The core signal is not the headline revenue growth; it is the mix shift and the company’s willingness to reframe itself as a platform rather than a services vendor. That matters because the market will likely assign a higher multiple only once AI-related revenue becomes large enough to dominate the growth narrative, but for now the valuation remains hostage to execution risk and microcap liquidity. The balance sheet gives them runway, yet the real constraint is not cash but conversion: translating pilots and partnerships into repeatable, contracted deployments without margin leakage. Second-order winners are likely to be the adjacent implementation partners and retail chain customers in Thailand that can standardize on a bundled cash/retail/AI workflow. If the smart retail and agent layers stick, the legacy logistics base becomes a distribution channel for higher-margin software-like add-ons, which is the only path to meaningful multiple expansion here. The flip side is that competitors with stronger enterprise software credibility or better channel penetration can undercut them if adoption remains narrow or implementation-heavy. The biggest risk is that this story is still pre-scale, so the stock can rerate on narrative in days but will need months of proof to sustain it.
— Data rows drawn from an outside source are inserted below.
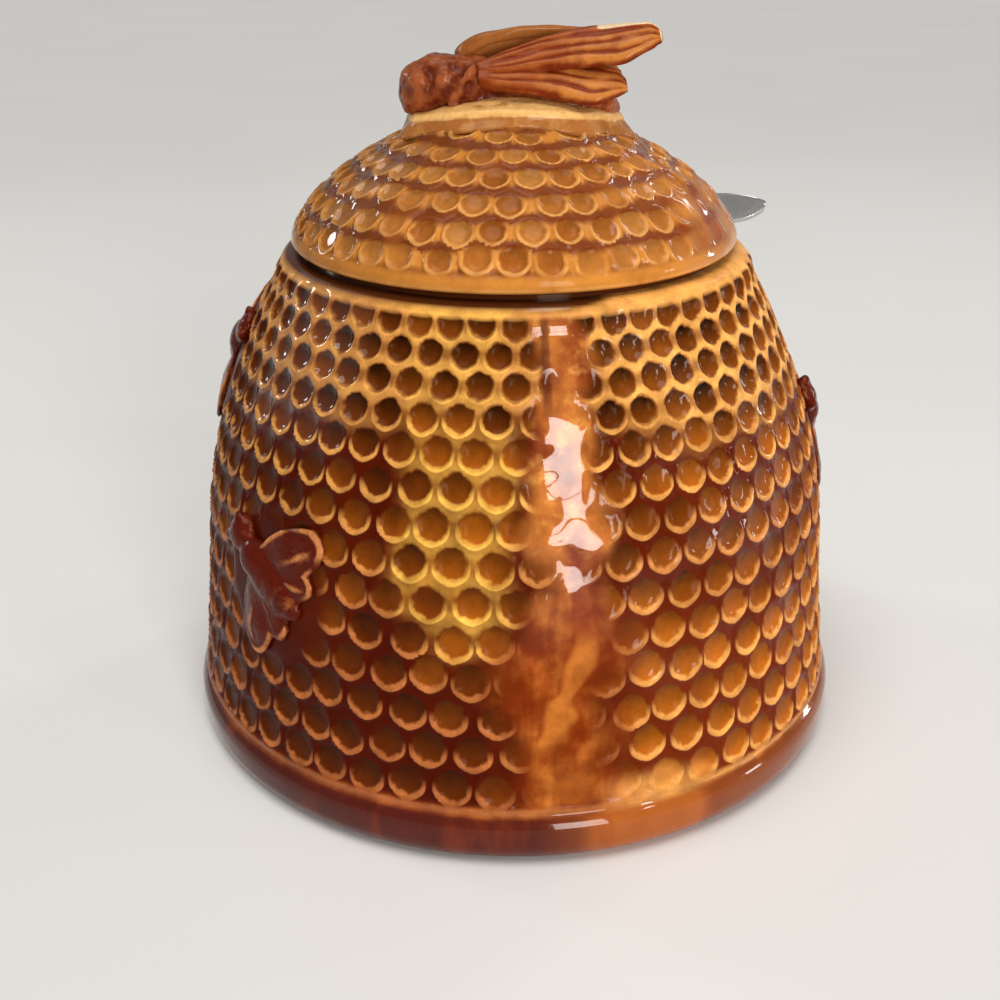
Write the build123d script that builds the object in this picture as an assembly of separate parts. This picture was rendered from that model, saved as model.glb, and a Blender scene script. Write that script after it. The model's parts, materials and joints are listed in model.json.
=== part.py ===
from build123d import *
import os
from math import atan2, cos, degrees, dist, hypot, pi, radians, sin, tan

# Beehive honey pot: a slip-cast pot, a domed lid that lifts off with a bee for its handle, and a metal
# spoon whose bent handle leaves through a notch in the lid's edge.
# Millimetres, +Z up. The origin is the centre of the foot, on the surface that the pot stands on.
# The front of the pot is at -Y. Azimuths are degrees from +X towards +Y.

# ---- Pot ----
pot_height = 88.0  # to the flat top of the rim, which is the lid's seat
wall = 4.6
floor_thickness = 5.0
belly_radius = 60.8  # just above the groove
wall_lean = 5.7  # degrees that the lower wall leans inwards
shoulder_height = 42.0  # where the wall starts to curve in
shoulder_power = 1.9  # how suddenly it curves in
rim_radius = 42.4  # at the top of the shoulder
rim_round = 4.0
rim_width = 8.4  # from the mouth to the top of the shoulder
mouth_depth = 5.0  # straight part of the mouth under the rim
inner_corner = 9.0  # round between the inside wall and the floor
foot_step = 1.0  # how far the foot's band stands out from the belly
foot_edge_round = 4.0
foot_band_height = 8.4
foot_ring_width = 8.0
foot_recess = 1.5
groove_width = 1.6
groove_depth = 0.7

# ---- Lid ----
lid_inset = 3.4  # from the rim's outer radius in to the lid's edge
dome_height = 23.0  # from the underside of the lid's lip to the top of the dome
dome_power = 1.6  # superellipse of the dome
lid_wall = 4.0
lip_gap = 1.0  # from the pot's rim to the underside of the lip
lip_round = 1.2
seat_width = 2.8  # flat ring that the lid rests on
flange_depth = 4.2
flange_wall = 3.4
flange_clearance = 0.8

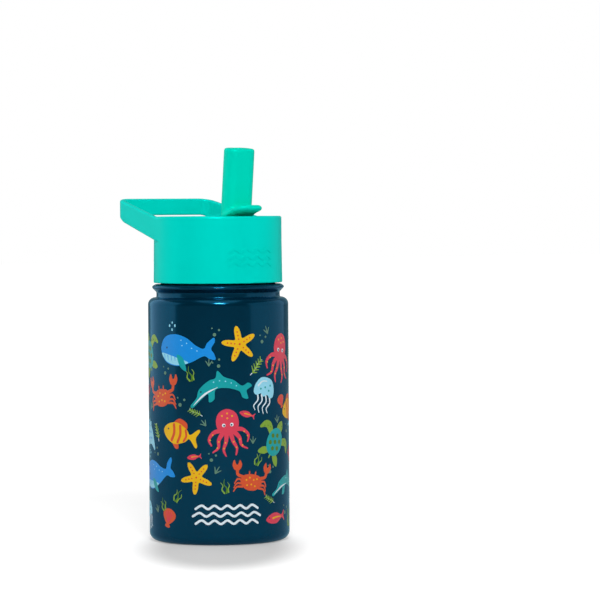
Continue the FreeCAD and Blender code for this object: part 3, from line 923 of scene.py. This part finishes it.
# sky: white to the camera, and to the bottle dim in front and brighter behind
sky = {
    "front": 0.04,
    "behind": 0.35,
    "span": (-0.1, 0.8),  # from where to where it changes, as the cosine of the angle from straight behind
    "seen": 1.0,
}


def makeSky():
    world = bpy.data.worlds.new("studio")
    bpy.context.scene.world = world
    world.use_nodes = True
    tree = world.node_tree
    coords = tree.nodes.new("ShaderNodeTexCoord")
    toBack = tree.nodes.new("ShaderNodeVectorMath")
    toBack.operation = "DOT_PRODUCT"
    toBack.inputs[1].default_value = (-math.sin(shot["azimuth"]), math.cos(shot["azimuth"]), 0)
    tree.links.new(coords.outputs["Generated"], toBack.inputs[0])
    soft = tree.nodes.new("ShaderNodeMapRange")
    soft.interpolation_type = "SMOOTHSTEP"
    soft.inputs["From Min"].default_value, soft.inputs["From Max"].default_value = sky["span"]
    soft.inputs["To Min"].default_value = sky["front"]
    soft.inputs["To Max"].default_value = sky["behind"]
    tree.links.new(toBack.outputs["Value"], soft.inputs["Value"])
    back = tree.nodes["Background"]
    tree.links.new(cameraShare(tree, soft.outputs[0], sky["seen"]), back.inputs["Strength"])
    back.inputs["Color"].default_value = (1, 1, 1, 1)


makeSky()

# soft boxes: degrees round the bottle from the camera, height and distance, width, tallness and power
lights = {
    "leftBox": (-111, 0.45, 1.2, 2.0, 1.2, 8.0),
    "rightBox": (95, 0.45, 1.4, 2.6, 1.2, 6.2),
    "topBox": (0, 1.6, 0.4, 1.2, 1.2, 5.0),
    "keyLight": (3, 1.0, 1.1, 0.32, 0.32, 13.0),
}
lightAim = Vector((0, 0, 100.0 * mm))


def makeLight(name, fromCamera, height, distance, width, tall, power):
    a = shot["azimuth"] + math.radians(fromCamera)
    spot = Vector((math.sin(a) * distance, -math.cos(a) * distance, height))
    data = bpy.data.lights.new(name, "AREA")
    data.shape = "RECTANGLE"
    data.size = width
    data.size_y = tall
    data.energy = power
    light = bpy.data.objects.new(name, data)
    light.location = spot
    light.rotation_euler = (lightAim - spot).to_track_quat("-Z", "Y").to_euler()
    bpy.context.scene.collection.objects.link(light)


for name, row in lights.items():
    makeLight(name, *row)
bpy.context.scene.view_settings.view_transform = "Standard"
print("studio ready")
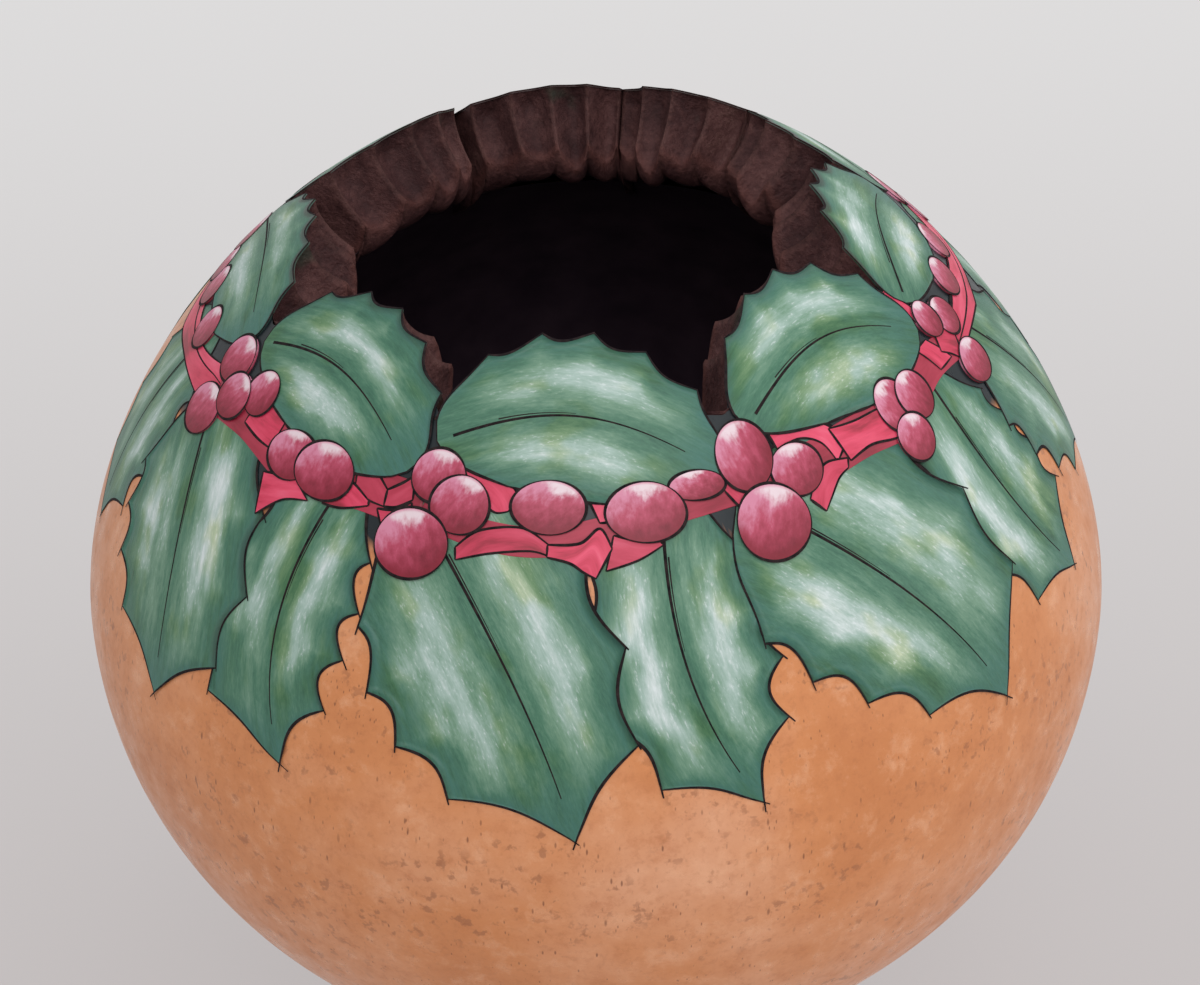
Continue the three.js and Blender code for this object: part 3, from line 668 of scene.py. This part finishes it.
class Leaf:
    """A holly leaf on the surface, its edge in concave arcs between teeth that lean towards the tip."""

    SAMPLES_PER_TOOTH = 14
    ROWS_PER_HALF = 9

    def __init__(self, row, teeth, tooth_height, sharpness, tip_point=0, toothed_below=True):
        base, tip, bow, self.above, self.below = row
        self.teeth, self.tooth_height, self.sharpness = teeth, tooth_height, sharpness
        self.tip_point, self.toothed_below = tip_point, toothed_below
        self.azimuth = (base[0] + tip[0]) / 2
        self.scale = mm_per_degree(GARLAND_ARC + (base[1] + tip[1]) / 2)
        self.base = np.array([(base[0] - self.azimuth) * self.scale, GARLAND_ARC + base[1]])
        self.tip = np.array([(tip[0] - self.azimuth) * self.scale, GARLAND_ARC + tip[1]])
        across = np.array([self.tip[1] - self.base[1], self.base[0] - self.tip[0]])
        self.control = (self.base + self.tip) / 2 + across / np.hypot(*across) * 2 * bow
        self.length = np.hypot(*(self.tip - self.base))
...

Any disappointment in integration, delayed rollout, or acquisition complexity would likely hit the equity harder than the modest operating improvements would support it, especially given the name’s high beta and thin market cap. A subtle but important overhang is capital returns: buybacks in a sub-$15M market cap microcap can support the tape temporarily, but if used while growth spend ramps, they can be read as an admission that internal reinvestment opportunities are not yet compelling. Contrarian take: the market may be underpricing the optionality of a functioning embedded AI distribution model, but it is probably overpricing the near-term profitability inflection. The cleanest way to play this is to treat it as a catalyst-driven trading vehicle, not a fundamental compounder until the AI mix meaningfully exceeds the current low-teens share of revenue and retention/contract duration data improves.